Except that’s not the case. I can make any statement arbitrarily long by continuously forcing you to taboo the words you use.
Sure, but stil somehow “my grandma” is more complex than “two plus two”, even if the former string has only 10 characters and the latter has 12. So now the question is whether “Zeus” is more like “my grandma” or more like “two plus two”.
Attempting to work the dependence of my epistemology on my experience into my epistemology itself creates a cycle in the definitions of types, and wrecks the whole thing. I suspect that reformalizing as a fixpoint thing would fix the problem, but I suspect even more strongly that the point I’m already at would be a unique fixpoint and that I’d be wrecking its elegance for the sake of generalizing to hypothetical agents that I’m not and may never encounter. (Or that all such fixpoints can be encoded as prefixes, which I too feel like sweeping under the rug.)
...So, where in this schema does Minimum Message Length fit? Under AIT, or coding theory? Seems like it’d be coding theory, since it relies on your current coding to describe the encoding for the data you’re compressing. But everyone seems to refer to MML as the computable version of Kolmogorov Complexity; and it really does seem fairly equivalent.
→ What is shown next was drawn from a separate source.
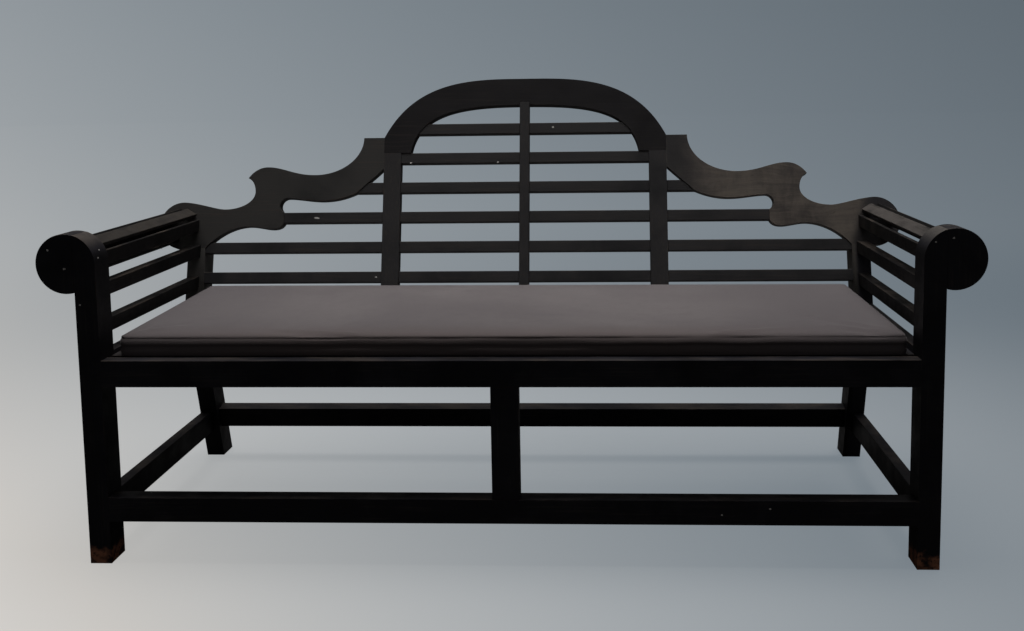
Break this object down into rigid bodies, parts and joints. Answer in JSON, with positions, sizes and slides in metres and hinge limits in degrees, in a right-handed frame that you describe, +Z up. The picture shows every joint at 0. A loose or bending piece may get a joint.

It seems to me that KC/SI/AIT explicitly presents the choice of UTM as an unsolved problem, while coding theory and MML implicitly assume that you use your current coding; and that that is the part that gets people into trouble when comparing Zeus and Maxwell. Is that it?
I think more or less yes, if I understand it. And more seriously, AIT is in some ways meant not to be practical, the interesting results require setting things up so that technically the work is pushed to the “within a constant” part. Which is divorced from praxis. Practical MML intuitions don’t carry over into such extreme domains. That said, the same core intuitions inspire them; there are just other intuitions that emerge depending on what context you’re working in or mathematizing. But this is still conjecture, ’cuz I personally haven’t actually used MML on any project, even if I’m read some results.